The Minnesota Orchestra today released a jam-packed 2014-15 season, its first full season since ending a contentious labor-management struggle.
Its next season, which starts Sept. 5, will feature a slew of world-class visiting performers, a number of musical series, and a completion of the Sibelius recording cycle halted by the recent lockout.
The expansive season will be a crowd-pleaser aimed at building on the goodwill towards the orchestra musicians and Music Director Osmo Vänskä that grew during the difficult 16-month lockout.
It's also big in size: 25 weeks of classical concerts topped by a pops season and boasting a series of themed concerts. There will be a winter festival celebrating music based on the work of Shakespeare, a three-week celebration of the 150th birthday of Richard Strauss, and a multi-week Spirit and Spring series focusing on the music of faith and contemplation, which will occur around Easter.
There will also be the first New Year's Eve concerts the orchestra has offered since 1998, made possible by changes in the new musicians' contract. The season also is notable as it marks the first time that a season has been organized by Vänskä in direct consultation with a committee of musicians.
Vänskä said he's very happy with how it went.
"So many great ideas coming from the players," he said. "It is something which I am used to [doing] in Finland, Lahti, everything was used to do with the players. But it's finally happening here and I think that the result is excellent."
The orchestra also rescheduled a planned recording session of the final disc in the Orchestra's Sibelius cycle that was postponed because of the dispute. Vänskä said it is back on the calendar for June. That's significant because the Orchestra received a Grammy nomination for the first of its Sibelius discs and won the Best Orchestra performance Grammy for the second disc.

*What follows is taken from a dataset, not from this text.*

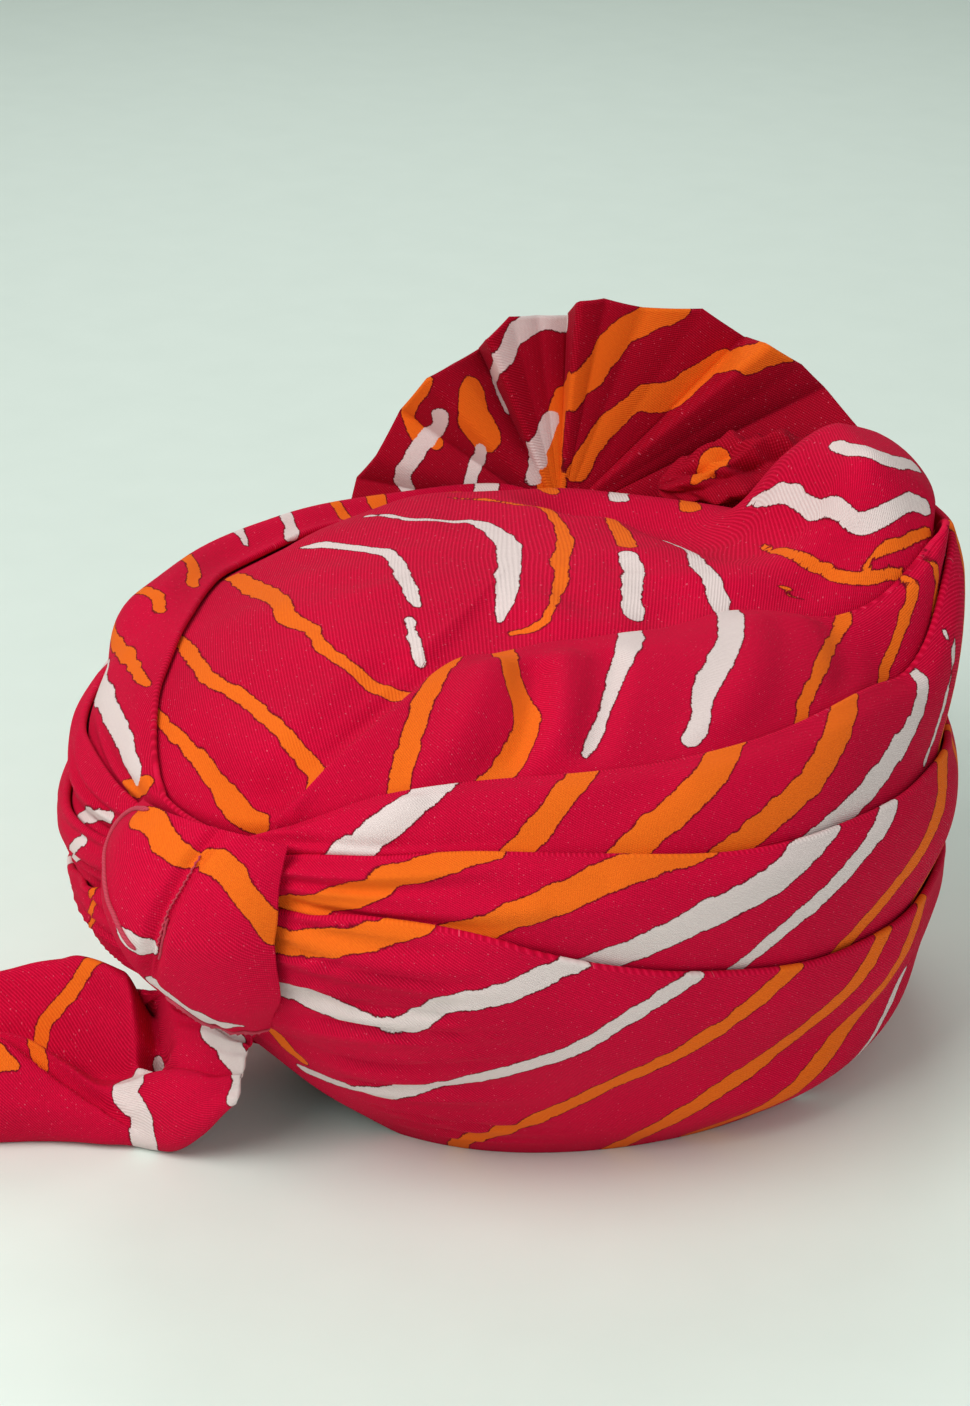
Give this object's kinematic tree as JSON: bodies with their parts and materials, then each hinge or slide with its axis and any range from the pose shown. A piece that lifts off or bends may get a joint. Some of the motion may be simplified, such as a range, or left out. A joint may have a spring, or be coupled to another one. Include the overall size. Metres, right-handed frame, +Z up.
{
  "type": "tied turban",
  "caption": "Ready-tied cotton turban of overlapping diagonal wraps, with a knot and a short tail at the back and a pleated fan at the front left.",
  "frame": {"origin": "middle of the head opening, on the surface that the rim stands on", "axes": "+Z up, +Y towards the wearer's front, +X towards the wearer's right"},
  "size_m": [0.2748, 0.3949, 0.2116],
  "materials": {
    "printed_cotton": "crimson twill printed with orange and white waves"
  },
  "bodies": {
    "root": {"crown": "printed_cotton", "top_wrap": "printed_cotton", "upper_wrap": "printed_cotton", "middle_wrap": "printed_cotton", "lower_wrap": "printed_cotton", "knot": "printed_cotton", "tail": "printed_cotton", "fan": "printed_cotton", "fan_foot": "printed_cotton"}
  },
  "joints": []
}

Although this is the second season announced since the end of the lockout, it is an important one because the first one, which is coming to an end, was truncated because of the dispute. Also, it came together at a time when Vänskä's future in Minnesota was undecided. He resigned during the dispute, and there was some question as to whether the Orchestra Board would rehire him.
Now that Vänskä has returned, he is clearly in control and the season bears his imprint and that of the musicians.
Vänskä said he is very happy with the way the orchestra is playing, and also with how the renovated Orchestra Hall sounds. However he is a difficult task master and promises a lot of hard work ahead. He said it's time for the orchestra to move on from the dispute.
"I think that there was a time to whine, but, it's time to cry and then it's time to stop crying and start to work again," Vänskä said. "And I think sometimes working is the best therapy for the mind, and I think that is right now happening. We want to make the orchestra as good as possible, as soon as possible."
The orchestra staff has its work cut out for it. Typically a season is announced before Christmas. However, the planning couldn't begin until the orchestra had settled the question of who would be its music director, and that didn't happen until Vänskä was rehired on May 1. The staff, which set up and sold the last season quickly, has more time with the next one, but it is much bigger.
Orchestra managers likely will be hoping for capacity crowds at Orchestra Hall. While the labor dispute is over, management did not receive all the concessions from musicians that it said it needed, so it will have to watch the bottom line.